416-532-1598. Rating: NNNNN


the fact that none of jay farrar’s best-loved songs, written during his days with Uncle Tupelo and Son Volt, appear on his first officially sanctioned live recording, Stone, Steel & Bright Lights (Transmit Sound), or the accompanying DVD is guaranteed to cause heated discussion within the No Depression community.

However, the real source of controversy here is the forthright political nature of Farrar’s two new compositions, Doesn’t Have To Be This Way and 6 String Belief, slipped into the 19-track selection, which includes delightfully unhinged covers of Neil Young’s Like A Hurricane and Pink Floyd’s Lucifer Sam. You’d never guess it from the typically vague titles, but both new songs express a strong anti-Bush sentiment with a plain-spoken clarity rarely heard in the Farrar songbook.

Clearly Farrar believes the time for clever allegories is past and gone.

“I grew up listening to Woody Guthrie and Bob Dylan,” he explains, speaking softly and choosing his words carefully, “but I’ve always had an aversion to being politically overt in the songs I write. It just seems to date the material and make it more ephemeral. But in the current political climate, when things have strayed so far away from our American ideals – the furthest since the Nixon administration – it felt like the right thing to do.”

Regrettably, U.S. artists who are willing to express dissenting opinions about their government’s foreign policy are in the minority, and those like Farrar who have the courage to turn their outrage into music and then perform it, record it and release it are fewer still. Heard any provocative songs about the war in Iraq from Bob Dylan? Bruce Springsteen, maybe? How about the Dixie Chicks? Didn’t think so.

“It depends on the individual, of course, but I think artists do have a responsibility to speak out through their creations. I don’t think we can count on our professional sports stars to do it.
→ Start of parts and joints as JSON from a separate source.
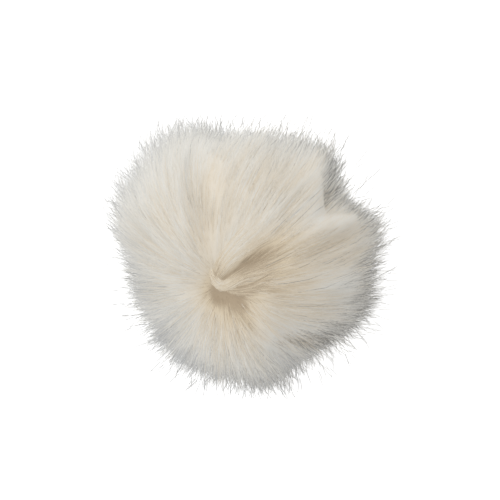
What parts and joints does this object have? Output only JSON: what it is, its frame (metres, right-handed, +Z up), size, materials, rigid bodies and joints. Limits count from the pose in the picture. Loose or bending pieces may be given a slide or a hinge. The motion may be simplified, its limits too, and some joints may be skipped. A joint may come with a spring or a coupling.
{
  "type": "pom pom",
  "caption": "Large round faux fur pom pom with long, loose, dark-tipped ivory pile combed away from a whorl, lying on its gathered back.",
  "frame": {"origin": "on the floor, under the middle of the pom pom's outline", "axes": "+Z up from the floor; the pile parts at a whorl that is tipped towards -X and -Y"},
  "size_m": [0.1418, 0.1324, 0.098],
  "materials": {
    "ivory_pile": "soft, matte long pile"
  },
  "bodies": {
    "root": {"fur_ball": "ivory_pile"}
  },
  "joints": []
}
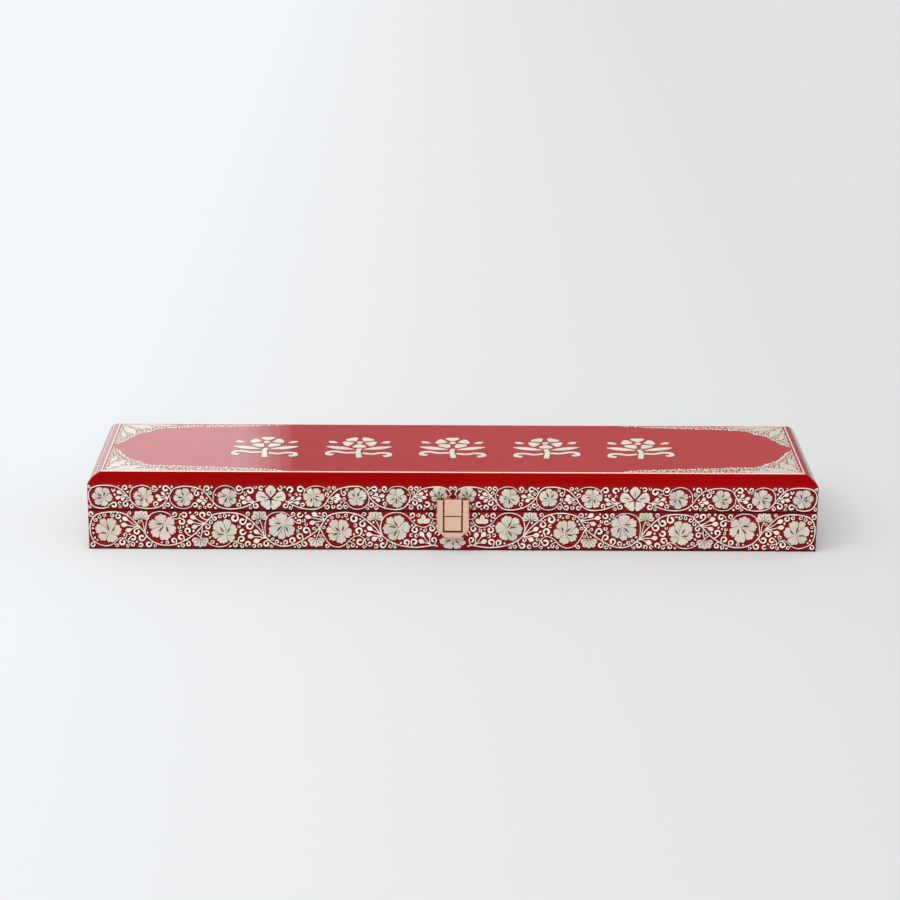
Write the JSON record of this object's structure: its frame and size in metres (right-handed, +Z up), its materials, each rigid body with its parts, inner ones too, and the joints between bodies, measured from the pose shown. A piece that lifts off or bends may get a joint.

“I mean, I don’t consider myself any kind of political activist, but it’s no longer possible not to acknowledge what’s going on in this country.”

The appearance of Farrar’s Stone, Steel & Bright Lights live set couldn’t have been better timed, since it coincides with the release of the new A Ghost Is Born album from his ex-bandmate Jeff Tweedy (see sidebar) and the publication of Greg Kot’s Wilco book Learning How To Die, in which Farrar features much more prominently than he anticipated.

Evidently Chicago Tribune music critic Kot neglected to tell Farrar that the book’s first seven chapters would be devoted to the rise and fall of his former band Uncle Tupelo.

“When Greg approached me about the book, he told me it was going to be about the Jayhawks, Wilco and Uncle Tupelo, so I thought it was a genre study, but I guess it wound up being something completely different.”

That helps explain why Farrar was willing to participate in a Wilco book that portrays him as the heavy in the demise of Uncle Tupelo.

“I haven’t read the book, but I saw the chapter that was reprinted in No Depression. Someone asked me if I thought if was a fair representation, and I wouldn’t call it fair in the sense of being balanced. In the whole chapter about the breakup of Uncle Tupelo there’s maybe one quote from me, even though Greg interviewed me for several hours.”

At the moment, Farrar is touring as a duo with lap steel sidekick Mark Spencer, but he’s also writing songs for a new album with musical collaborators yet to be determined. A future Son Volt reunion hasn’t been ruled out.

“There’s still a possibility that we could do another Son Volt album. We recently recorded a cover of Alejandro Escovedo’s Sometimes for a benefit album, and it felt good to get back with those guys. The idea all along was that it would be a hiatus, but circumstances can take you in unexpected directions. I hope we will work together again.”

Life after Death

wilco A Ghost Is Born (Nonesuch)

Rating: NNN

Reducing your band to a few talented but wishy-washy yes-men while turfing those who dare question your judgment is never a good plan. While rehab alumnus Jeff Tweedy’s escaped relatively unscathed thus far, the ratio of self-indulgent meandering to fully realized songs on A Ghost Is Born suggests his tiny dictatorship is finally starting to unravel. I’m not dissing the dude’s Jim O’Rourke-assisted forays into experimental post-rockiness – Yankee Hotel Foxtrot had some stunning avant moments, and Ghost’s wispier weird tunes are quite pretty. At best, Tweedy evokes Lou Reed and Nick Drake with introspective, delicate rambles. But there are too many wanky guitar solos and piano-bouncy pop tunes that sound like Tweedy’s channelling Rickie Lee Jones, and Handshake Drugs is a duller Heavy Metal Drummer. I blame it on Vicodin. Just say no, kids.